Crysis 2 with the DX11 pack, Witcher 2 with Ubersampling, and Battlefield 3 with Ultra is the only thing really pushing computers right now and I can run them with my 2600k and SLI GTX580s without any issue. I actually noticed in the BF3 beta case that the 2500k and 2600k is outperforming the 990x. Building a computer is tricky because you waste your money if you buy too old or too high end and 1-2 years later you are obsolete again.
If you can wait Intel is going to release the 2011 socket and NVIDIA should be launching their 600 series early next year. That would get you superior performance than anything right now. If you can't wait you should stick to the 1155 socket because there will be more processors out that should perform better than the 990x for it and you definitely wouldn't be hurting with the current 2500k or 2600k processors. If money is no object I suggest 4 GTX 580s with 3GB so you can run high resolutions without it pulling from your system RAM.
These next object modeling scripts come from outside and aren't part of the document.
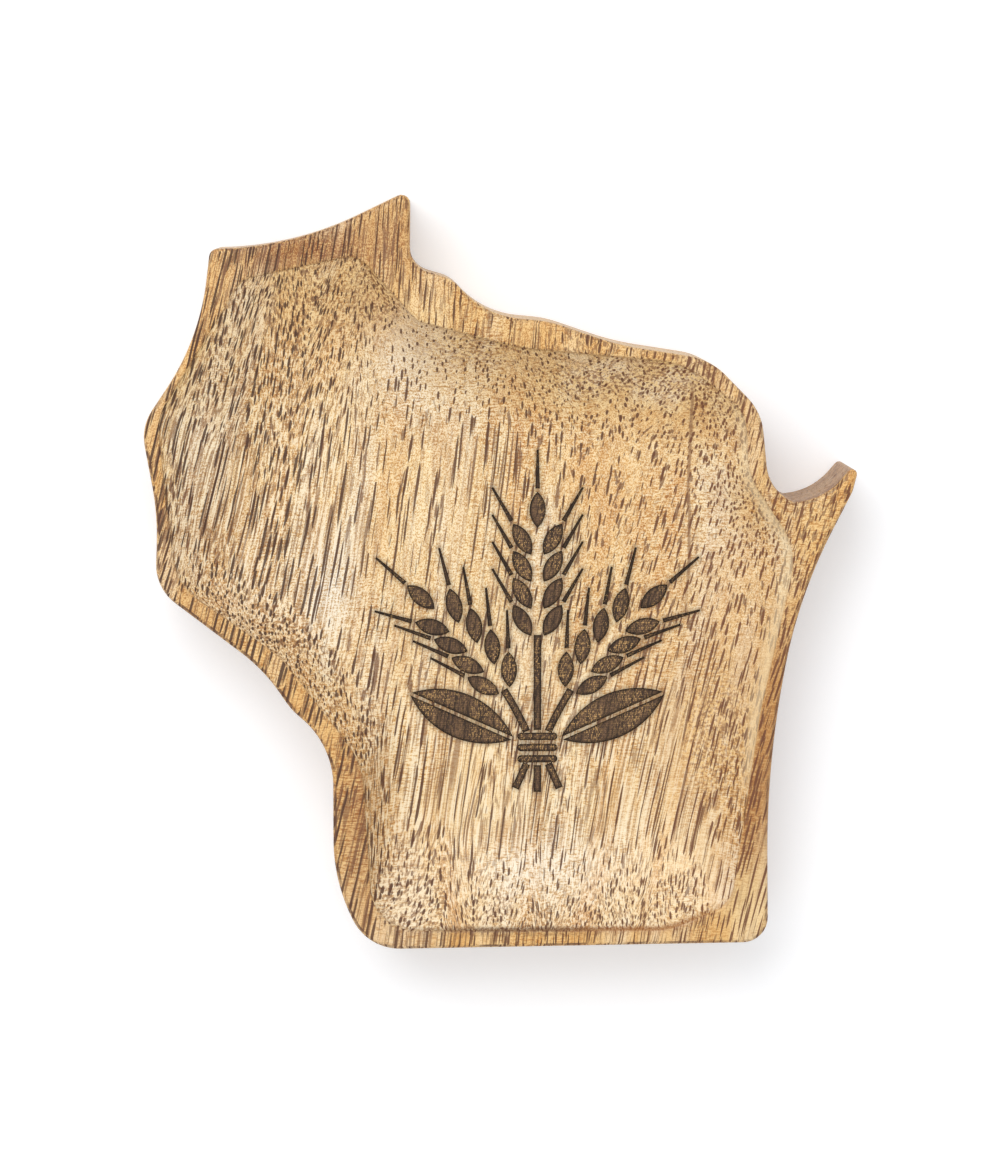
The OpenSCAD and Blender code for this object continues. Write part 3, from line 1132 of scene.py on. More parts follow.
    def _side_and_underside(self) -> None:
        """Builds the eased edges, the side and the flat underside."""
        form, r, top = self.form, self.form.edge_r, self.form.thickness
        curve = form.curve(form.board_shares)
        eased = rounding(self.lip_steps)
        levels = [(r * (1 - rise), top - r * out, Zone.TOP) for rise, out in eased]
        for i in range(1, self.side_steps + 1):
            levels.append((0.0, top - r - (top - 2 * r) * i / self.side_steps, Zone.SIDE))
        levels += [(r * out, r * (1 - rise), Zone.SIDE) for rise, out in eased]
        above, above_z, upper_ring = self.edge_start, top, curve.points(r) - self.home
        for inset, z, zone in levels:
            ring = curve.points(inset) - self.home
            here = self._add(at_height(ring, z), edge=min(top - z, z) * self.edge_share)
            if zone is Zone.TOP:
                places = self._top_places(upper_ring, ring)
            else:
                places = [self._side_places(i, above_z, z) for i in range(len(ring))]
            self._band(above, here, places)
            above, above_z, upper_ring = here, z, ring
        self._underside(above, upper_ring)

    def _side_places(self, i: int, high: float, low: float) -> list[Pair]:
        """Gives the bake places of one face on the board's side.

        Args:
            i: Number of the outline's side.
            high: Height of the face's upper edge.
            low: Height of its lower edge.

        Returns:
            Places for the upper left, lower left, lower right and upper right corners.
        """
        scale, per_row = self.side_scale, self.side_row
        start, end = self.side_length[i] * scale, self.side_length[i + 1] * scale
        row = int((start + 0.01) // per_row)
        u, v = (self.sheet_gap + s - row * per_row for s in (start, end))
        base = self.side_base + row * (self.form.thickness * scale + self.sheet_gap)
        up, down = base + high * scale, base + low * scale
        return [(u, up), (u, down), (v, down), (v, up)]

    def _underside(self, start: int, ring: Points) -> None:
        """Fills the underside, in a left and a right half for the bake sheet.

        Args:
            start: Number of the first point on its edge.
            ring: Its edge.
        """
        middle = np.abs(ring[:, 0])
        low_end = int(np.argmin(middle + 1e3 * (ring[:, 1] > 0)))
        high_end = int(np.argmin(middle + 1e3 * (ring[:, 1] < 0)))
        a, b = ring[low_end], ring[high_end]
        cut = a + (b - a) * np.arange(1, self.cut_steps)[:, None] / self.cut_steps
        halves = []
        for first, last, backward in ((low_end, high_end, True), (high_end, low_end, False)):
            span = (last - first) % len(ring)
            names = [(first + k) % len(ring) for k in range(span + 1)]
            line = cut[::-1] if backward else cut
            halves.append((names, np.concatenate([ring[names], line]), backward))
        cut_start = self._add(at_height(cut, 0))
        for names, loop, backward in halves:
            grid = grid_within(loop, self.under_pitch, self.under_clear)
            free = self._add(at_height(grid, 0))
            line = range(cut_start, cut_start + len(cut))
            numbers = [start + k for k in names]
            numbers += list(reversed(line)) if backward else list(line)
            numbers += range(free, free + len(grid))
            triangles = Fill.of([loop], grid).triangles
            every = np.concatenate([loop, grid])
            turned_over = (every - every.min(0)) * self.under_scale
            turned_over[:, 0] = turned_over[:, 0].max() - turned_over[:, 0]
            places = turned_over + self.under_places[0 if backward else 1]
            for t in triangles:
                corners = t[::-1]
                self.draft.face([numbers[c] for c in corners], [tuple(places[c]) for c in corners])


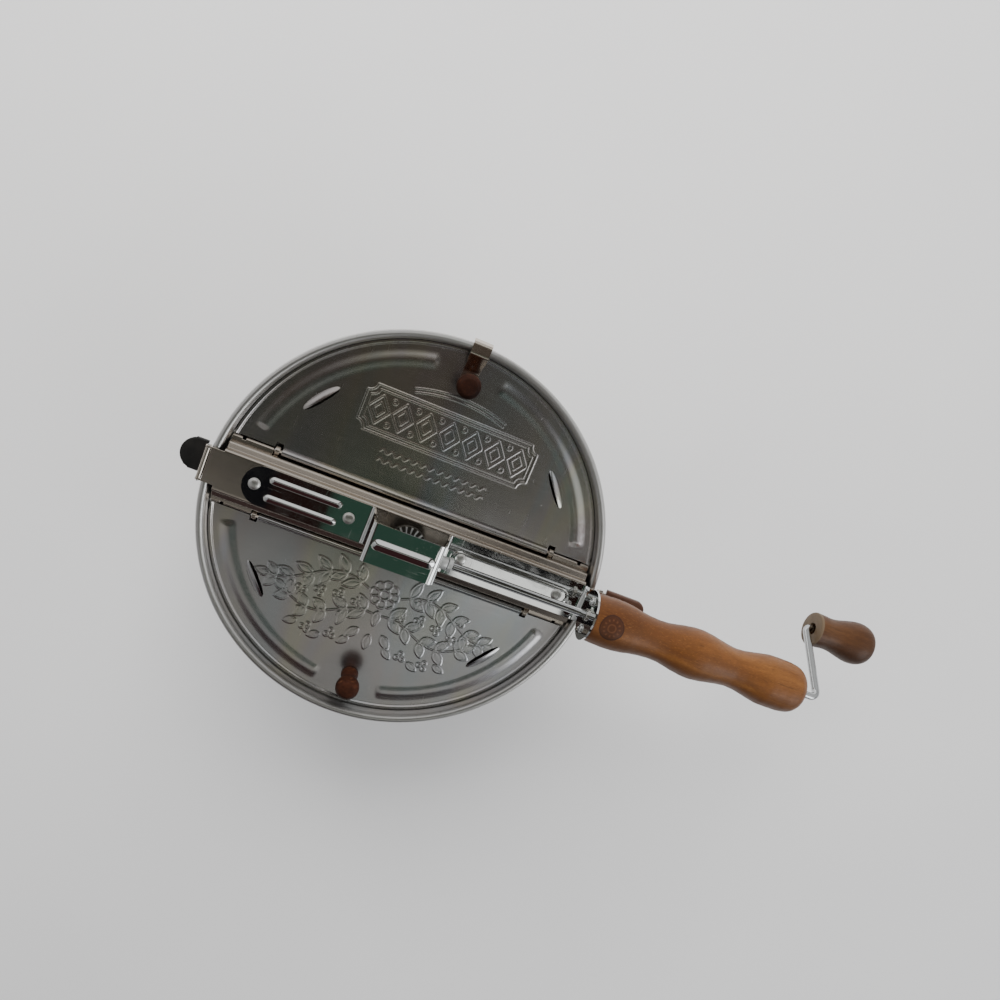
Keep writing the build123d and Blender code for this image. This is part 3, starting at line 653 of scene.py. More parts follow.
MATS["gear"] = gear_zinc()
MATS["handle"] = wood("honey_wood", (0.070, 0.023, 0.0055), (0.148, 0.055, 0.0135), (0.252, 0.110, 0.031), axis=0, mark=dark_band, gloss=0.42, coat=0.05, spec=0.30)
MATS["grip"] = wood("grip_wood", (0.030, 0.011, 0.004), (0.062, 0.024, 0.008), (0.105, 0.046, 0.016), axis=0, endgrain=grip_end, gloss=0.44, coat=0.05, spec=0.30)
MATS["knob"] = wood("dark_wood", (0.008, 0.003, 0.002), (0.020, 0.007, 0.004), (0.050, 0.016, 0.008), axis=2, gloss=0.55, coat=0.0, spec=0.12, mark=knob_flecks_and_rim_highlight)


def vinyl():
    M = Mat("black_vinyl")
    n = M.noise(M.coords(), 900.0, 5.0, 0.6)
    w = M.noise(M.coords(loc=(1, 2, 3)), 90.0, 4.0, 0.6)
    col = M.ramp(w, [(0.3, (0.006, 0.006, 0.006)), (0.7, (0.015, 0.014, 0.013))])
    M.set(color=col, rough=M.rng(n, 0.3, 0.7, 0.45, 0.65), spec=0.22)
    M.bump(n, 0.35, 0.04)
    return M.m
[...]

These are all just suggestions though. If you want the 990x then, by all means... I just don't want you to buy it and realize you are getting outperformed by a quad core haha.
Also:
http://3dmark.com/3dm11/1179595
If you want 2 CPU:
http://www.evga.com/products/moreInfo.asp?pn=270-WS-W555-A2&family=Motherboard Family&series=All Motherboards&sw=5
You aren't going to get those kind of numbers from it like in the benchmark results and I can't guarantee high end performance in games but if you just want a big epeen that is how you get it. Make sure you have enough PCIe slots for what you are trying to put in it too. A case like the HAF X from Coolermaster should have plenty of room for you if you like it.